There is continuity in coaching, five of the six teams starting season two with the coaches who started season one. In Chicago, Kristin Zdanczewicz took charge part way through that run.

Chicago were notable stragglers then, winless in 10 games while Denver won nine of 10 before smashing New York Exiles 53-13 to win the Legacy Cup. Hammond-Graf would like to see greater parity, in part because “we know fans will stick around for exciting matches. Coaches want the big swings, right? It gives them a little bit of breathing room. But with tight games, people stay involved. We’ve all seen those Super Bowls that are blowouts. We just end up turning them off. So we want to make sure that we have the player base to come along with us as we look to expand.”

That’s the plan: more teams, employing more women, particularly in areas “that we just haven’t tapped into. I joke that now, everything’s above the Mason-Dixon line. There’s a lot of rugby that’s happening in DC, down in North Carolina, in San Diego and the LA area.
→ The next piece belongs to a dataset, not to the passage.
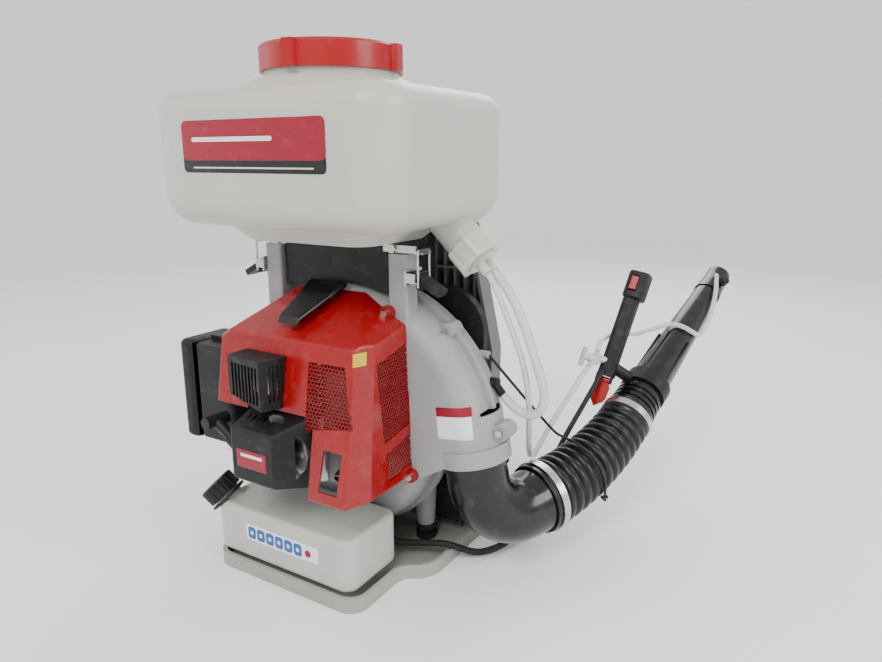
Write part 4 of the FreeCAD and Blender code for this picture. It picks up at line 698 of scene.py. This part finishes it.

So there’s really still hotbeds for us to tap into, and there’s a lot of talent that for whatever reason can’t play in WER right now. So we know that there’ll be some good movement coming.”

USA Rugby and World Rugby will hope that is the case, as the World Cup approaches and as the Eagles seek to build on promise shown this month in victory over Australia and, in places, in defeats by Canada and New Zealand.

Hammond-Graf recently attended Senior Day at Dartmouth, in New Hampshire, long a women’s college power.

“When they were announcing, ‘So-and-so is graduating and her plans are blah, blah, blah,’ somebody said their plan was to play professional rugby. It just made my heart swell – whether it’s in the US or whether it’s overseas, that desire, that recognition that this is possible now. This is something young players can see as a pathway forward.”